Sectoral pressure points (power, transport, heavy industry, buildings, land use).
Implementation credibility (legal frameworks, governance, financing, conditionality).
The latest official synthesis is particularly exam-relevant because it shows how NDCs are evolving. The UNFCCC’s 2025 NDC Synthesis Report (covering new NDCs submitted from 1 Jan 2024 to 30 Sept 2025) highlights: a growing share of economy-wide targets, explicit referencing of the GST outcome, and trajectories that are broadly consistent with moving from 2030 targets toward long-term net zero aims—while still requiring acceleration. It also quantifies projected emissions for the group of Parties covered (e.g., projected 2035 emissions levels and reductions versus 2019, including conditional elements).
A common exam trap: assuming NDCs are only mitigation targets.
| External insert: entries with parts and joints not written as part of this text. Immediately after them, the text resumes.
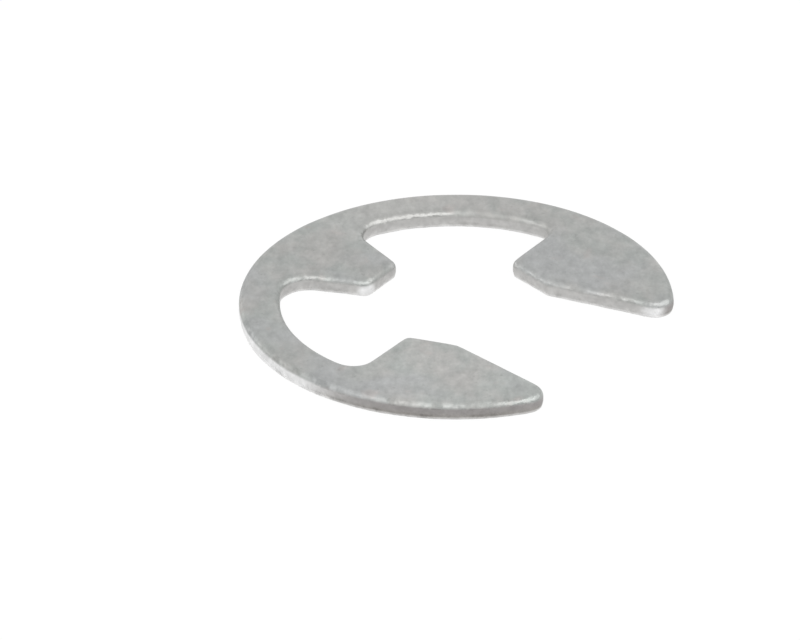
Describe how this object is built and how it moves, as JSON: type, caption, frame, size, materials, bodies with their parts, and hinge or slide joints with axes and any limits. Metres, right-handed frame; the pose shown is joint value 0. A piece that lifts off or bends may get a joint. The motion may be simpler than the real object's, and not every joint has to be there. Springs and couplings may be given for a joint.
{
  "type": "e clip",
  "caption": "Flat E-shaped spring-steel retaining ring with inward gripping lugs and an open mouth; snaps sideways into a shaft groove.",
  "frame": {"origin": "on the shaft axis, in the plane of the lower face (the burr side, which the clip lies on)", "axes": "+Z along the shaft axis and out of the die-roll face; -Y out of the mouth; X across the mouth, so X = 0 is the mirror plane"},
  "size_m": [0.0134, 0.0122, 0.0006],
  "materials": {
    "clip_steel": "satin bright-zinc plating over tumbled, blanked spring steel"
  },
  "bodies": {
    "root": {"e_clip": "clip_steel"}
  },
  "joints": []
}
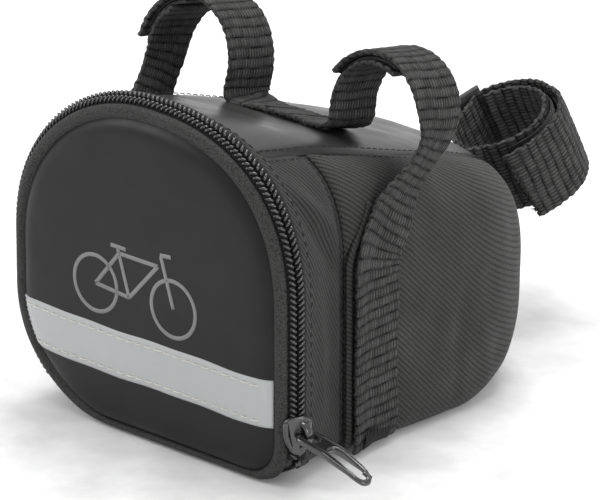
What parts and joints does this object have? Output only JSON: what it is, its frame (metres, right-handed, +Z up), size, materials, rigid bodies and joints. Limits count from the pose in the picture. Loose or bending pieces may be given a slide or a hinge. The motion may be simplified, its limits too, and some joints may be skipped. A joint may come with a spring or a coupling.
{
  "type": "saddle bag",
  "caption": "Wedge-shaped padded saddle bag with a zipped D-shaped lid, a reflective stripe, hook-and-loop rail straps and a seat-post strap.",
  "frame": {"origin": "middle of the flat underside of the bottom panel", "axes": "+Z up, -Y the way the zipped lid faces (the bicycle's rear), +Y towards the seat post, +X the side where the zip closes"},
  "size_m": [0.1435, 0.1865, 0.1172],
  "materials": {
    "skin_smooth": "smooth coated laminate",
    "skin_twill": "twill weave nylon",
    "lid_face": "matt moulded laminate",
    "foam": "closed-cell foam",
    "lining": "plain weave lining",
    "board": "stiffener sheet",
    "tape": "woven zip tape",
    "coil": "nylon coil",
    "stops": "black enamel",
    "webbing": "coarse webbing",
    "hook": "hook side of the fastener",
    "loop": "loop side of the fastener",
    "thread": "bartack thread",
    "anchor": "smooth coated laminate",
    "sleeve": "smooth sleeve",
    "reflective": "reflective tape",
    "emblem": "printed grey ink",
    "slider": "glossy black enamel"
  },
  "bodies": {
    "bag": {"top_panel": "skin_smooth", "rear_panel": "skin_smooth", "bottom_panel": "skin_smooth", "right_side_panel": "skin_twill", "left_side_panel": "skin_twill", "right_front_gusset": "skin_twill", "left_front_gusset": "skin_twill", "body_foam": "foam", "body_lining": "lining", "base_board": "board", "hinge_strip": "skin_twill", "zip_tape_body": "tape", "zip_coil_body": "coil", "zip_end_stops": "stops", "centre_webbing": "webbing", "right_side_webbing": "webbing", "left_side_webbing": "webbing", "right_leg_loop_patch": "loop", "left_leg_loop_patch": "loop", "bartacks": "thread", "rear_anchor_patch": "anchor", "post_strap_inner": "webbing", "post_strap_outer": "webbing", "post_loop_patch": "loop", "post_strap_sleeve": "sleeve"},
    "lid": {"lid_face_panel": "lid_face", "lid_foam": "foam", "lid_lining": "lining", "lid_gusset": "skin_twill", "zip_tape_lid": "tape", "zip_coil_lid": "coil", "reflective_stripe": "reflective", "emblem": "emblem"},
    "slider": {"slider_body": "slider"},
    "pull": {"pull_tab": "slider"},
    "right_tab": {"right_strap_tab": "webbing", "right_tab_hook_patch": "hook"},
    "left_tab": {"left_strap_tab": "webbing", "left_tab_hook_patch": "hook"},
    "post_end": {"post_strap_end": "webbing", "post_hook_patch": "hook"}
  },
  "joints": [
    {"name": "lid_hinge", "type": "hinge", "parent": "bag", "child": "lid", "pos_m": [0, -0.05895, 0.0009], "axis": [1, 0, 0], "range_deg": [0, 100]},
    {"name": "zip_slider_travel", "type": "slide", "parent": "bag", "child": "slider", "axis": [0, 0, 1], "range_m": [0, 0.03]},
    {"name": "pull_swing", "type": "hinge", "parent": "slider", "child": "pull", "pos_m": [0.06005, -0.059, 0.017], "axis": [0, 1, 0], "range_deg": [-78, 75]},
    {"name": "right_tab_peel", "type": "hinge", "parent": "bag", "child": "right_tab", "pos_m": [0.03766, 0.00576, 0.11533], "axis": [0, 0.9816, -0.1908], "range_deg": [0, 120]},
    {"name": "left_tab_peel", "type": "hinge", "parent": "bag", "child": "left_tab", "pos_m": [-0.03834, 0.00576, 0.11533], "axis": [0, 0.9816, -0.1908], "range_deg": [0, 120]},
    {"name": "post_strap_peel", "type": "hinge", "parent": "bag", "child": "post_end", "pos_m": [0.01136, 0.11354, 0.05793], "axis": [-0.137, -0.3836, 0.9133], "range_deg": [0, 110]}
  ]
}
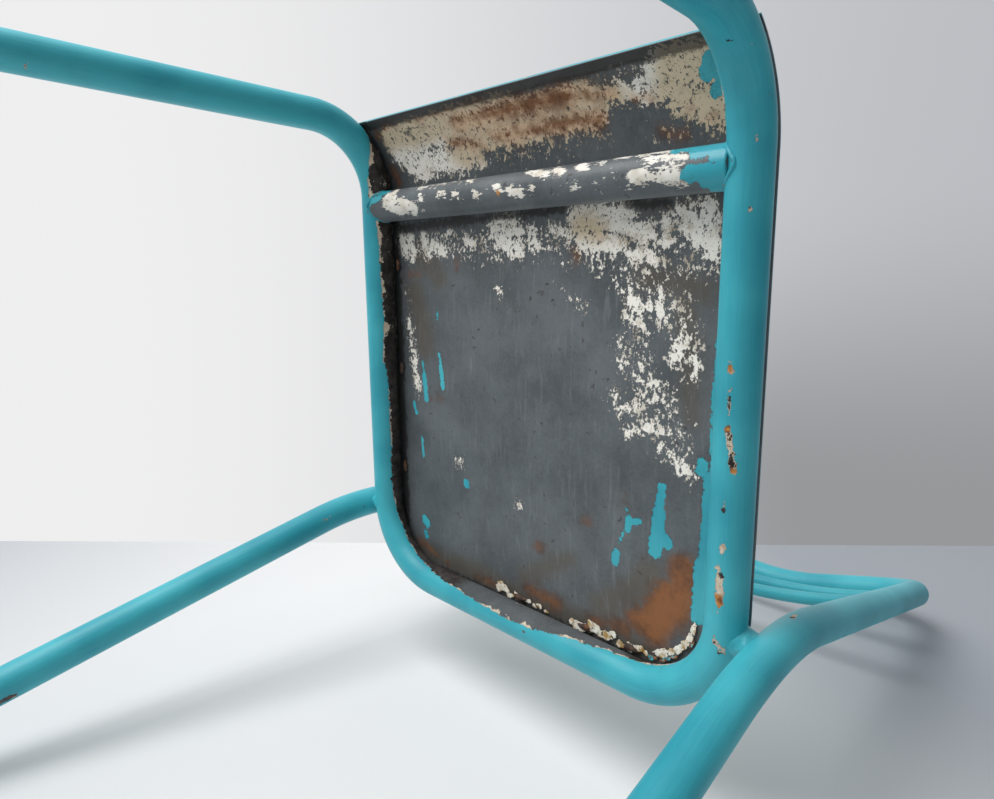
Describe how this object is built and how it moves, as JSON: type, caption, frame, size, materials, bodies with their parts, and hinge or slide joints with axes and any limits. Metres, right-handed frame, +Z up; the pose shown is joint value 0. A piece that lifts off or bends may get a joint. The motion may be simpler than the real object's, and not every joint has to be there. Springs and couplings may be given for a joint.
{
  "type": "metal cafe chair",
  "caption": "Small armless chair of bent steel tube with a pressed sheet seat, bowed back bars and peeling turquoise paint over old cream paint, grey steel and rust.",
  "frame": {"origin": "on the floor, at the centre of the chair's outline seen from above", "axes": "+Z up, the front of the chair faces -Y, +X to the right of somebody who faces the back of the chair from in front of it"},
  "size_m": [0.4612, 0.5437, 0.8856],
  "materials": {
    "turquoise_paint": "brushed turquoise repaint, satin, chipped and ragged at its edges",
    "bare_tube": "worn grey tube with cream flakes",
    "seat_sheet": "mottled grey sheet with cream flakes, rust blooms and turquoise drips below, worn turquoise above",
    "painted_weld": "rough weld bead under turquoise paint",
    "bare_weld": "dark rusty weld",
    "foot_rubber": "scuffed matte black"
  },
  "bodies": {
    "root": {"seat_frame_tube": "turquoise_paint", "back_frame_tube": "turquoise_paint", "cross_tube": "bare_tube", "lower_back_bar": "turquoise_paint", "upper_back_bar": "turquoise_paint", "seat_pan": "seat_sheet", "joint_welds": "painted_weld", "cross_tube_welds": "painted_weld", "back_bar_welds": "painted_weld", "seat_tack_welds": "bare_weld", "foot_front_left": "foot_rubber", "foot_front_right": "foot_rubber", "foot_rear_left": "foot_rubber", "foot_rear_right": "foot_rubber"}
  },
  "joints": []
}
The synthesis underscores that NDCs frequently include adaptation, finance, technology transfer, capacity-building, and loss and damage-related elements—which is exactly the kind of cross-linking a case study may test.
Net zero targets: definitions, credibility, and what “counts”
Net zero is often used loosely in markets, but the exam will reward precision.
The IPCC distinguishes between:
Net zero CO₂: CO₂ emissions are balanced by CO₂ removals.
Net zero GHG: metric-weighted greenhouse gases (often using 100-year global warming potentials) are balanced by removals—typically implying net negative CO₂ to counter residual non-CO₂ emissions.
For credibility, the United Nations High-Level Expert Group on the Net Zero Emissions Commitments of Non-State Entities stresses that non-state net zero commitments should prioritize deep emissions reductions and treat carbon credits as a limited tool for residual emissions rather than a substitute for decarbonization.
Also know why “net zero by 2050” shows up everywhere: the COP28 GST outcome and related political signals emphasize aligning action this decade with keeping 1.5°C within reach, including language around transitioning away from fossil fuels in energy systems. And the latest UNEP assessment reinforces the gap between current pledges and Paris-aligned pathways, which underpins transition-risk narratives and scenario selection.
The high-marks checklist for SCR questions
When you see Paris/NDC/net-zero language in a vignette, run this quick logic:
Which lever is it? (NDC target, sector policy, disclosure/transparency rule, Article 6 crediting, etc.)
What’s the transmission channel? (policy → prices/costs → demand/tech substitution → cash flows → valuation/credit)
Is the target credible? (scope coverage, interim milestones, governance, reliance on offsets, data quality via BTRs)
What’s the scenario implication? (orderly vs disorderly transition; timing of policy shock; sector dispersion)
Master that chain, and these topics stop being memorization-heavy and become your highest-yield scoring area—because you’ll be answering like a risk professional, not like a glossary.